Now we have a 1000 decision makers and each get a random number of alternatives between 5 and 10. Now let’s simulate each decision maker’s choice.

def make_choices(x):
    # Function that takes x (which contains a number of choices)
    # and returns some randomly conceived choice attributes as well
    # as a binary indicating which row was chosen

    X = np.random.choice([0,1], size=(x.choices.iloc[0], P))
    X = np.row_stack([np.zeros(P), X])
    u = X @ beta_true
    choice = np.random.multinomial(1, softmax(u))
    df = pd.DataFrame(X, columns = ['X_{}'.format(i) for i in range(P)])
    df['choice'] = choice

    return df

all_df = []
for dm, df in decisionmakers.groupby('i'):
    choice_df = make_choices(df)
    choice_df['i'] = dm
    all_df.append(choice_df)

decisionmakers_full = pd.concat(all_df, ignore_index=True)

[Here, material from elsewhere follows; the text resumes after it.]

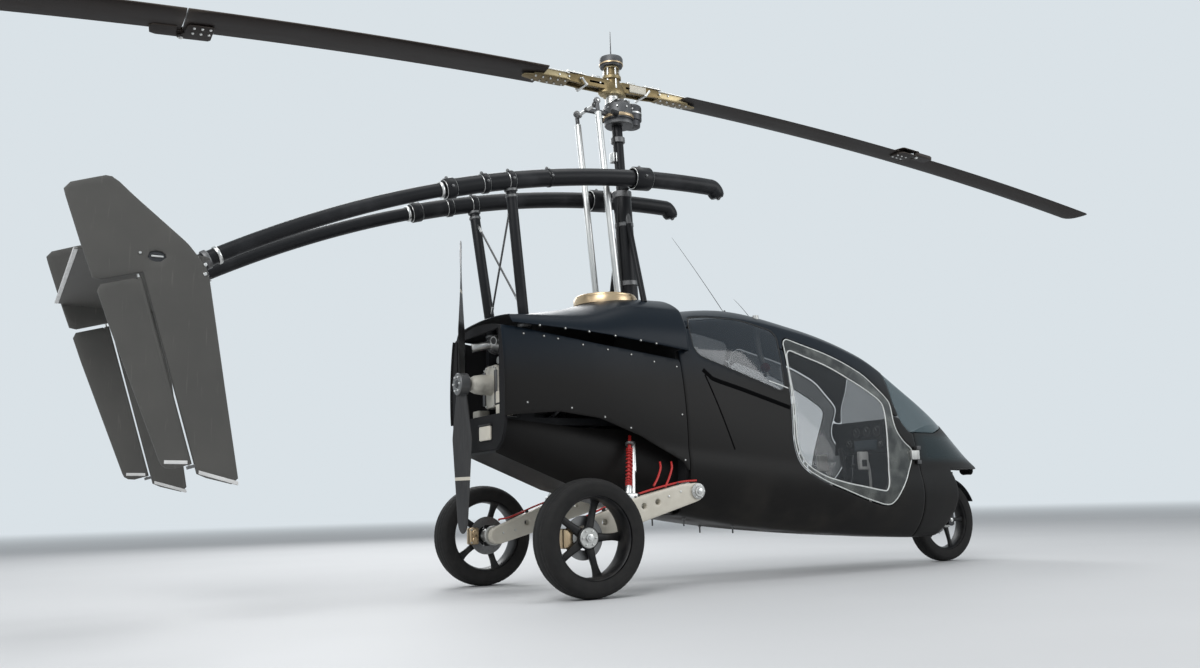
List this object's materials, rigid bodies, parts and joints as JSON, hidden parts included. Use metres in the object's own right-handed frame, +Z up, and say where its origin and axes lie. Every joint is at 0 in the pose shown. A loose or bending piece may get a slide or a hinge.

So each decision maker has a binary matrix $X$ that determines the choices. Each row represents an alternative and columns if that alternative has that attribute or not. Then we multiply it through by the $\beta$s, how much decision makers value that attribute, to get the utility from each alternative. Softmax to convert to probabilities (see previous post on why you can do this) and generate choices using a multinomial.

We also add a row for the outside option that gives them zero utility - the X vector for that alternative is just a bunch of zeros.

Finally, let’s capture the indices for where each decision maker’s choice set starts and end.

indexes = decisionmakers_full.groupby('i').agg({'choice':{'start': lambda x: x.index[0], 'end':lambda x: x.index[-1]+1}})
indexes = indexes.droplevel(0, axis=1)

Fit the model

Let’s get the variables as numpy arrays and shared vars.

choice = decisionmakers_full['choice'].values
X = decisionmakers_full.filter(regex='X').values
N = X.shape[0]

start_idx = th.shared(indexes['start'].values)
end_idx = th.shared(indexes['end'].values)

And define the likelihood as a custom density in pymc3

class Logit(pm.distributions.distribution.Discrete):
    """
    Logit model

    Parameters
    ----------
    b : Beta params
    start : a list of start idx
    end : a list of end idx
    """

    def __init__(self, start, end, betas, *args, **kwargs):
        super(Logit, self).__init__(*args, **kwargs)
        self.start = tt.as_tensor_variable(start)
        self.end = tt.as_tensor_variable(end)
        self.betas = betas
        self.mode = 0.

    def get_dm_loglike(self, X, choice):

        def dm_like(s, e):
            s1 = tt.cast(s, 'int32')
            e1 = tt.cast(e, 'int32')

            p = tt.nnet.softmax(tt.dot(X[s1:e1], self.betas))
            return tt.dot(tt.log(p), choice[s1:e1]) + tt.dot(tt.log(1 - p), 1 - choice[s1:e1])

        likes, _ = th.scan(fn=dm_like,
                       sequences=[self.start, self.end])

        return likes

    def logp(self, X, choice):
        ll = self.get_dm_loglike(X, choice)
        return tt.sum(ll)

The rest is just putting it all together in a pymc3 model.

with pm.Model() as m:

    beta_ = pm.Normal('beta', 0, 4, shape=P)

    likelihood = Logit('likelihood', start_idx, end_idx, beta_, observed={'X':X, 'choice':choice})
    trace = pm.sample()

Results

Since scale doesn’t matter, we’ll scale $\beta_0$ to 1 and compare the other $beta$s relative to it.

scaled_trace = trace['beta'].squeeze()
scaled_trace = scaled_trace / scaled_trace[:, 0].reshape(-1, 1)

conjoint studies

Voila! So the possible set of alternatives can be huge (in our case $2^p = 2^{10} = 1024$), but each decision maker only sees a small (5-10) number of alternatives with different features. We were able to take advantage of the IIA property and randomly select a subset of the alternatives to present to the decision maker.

You can find the notebook for this post here. The code here is not the most pythonic way of doing things. I just tried to keep it as similar to Jim’s code flow as possible so you can follow along with his posts but with the python code here. He also has a nice section on prior selection that I’m skipping here.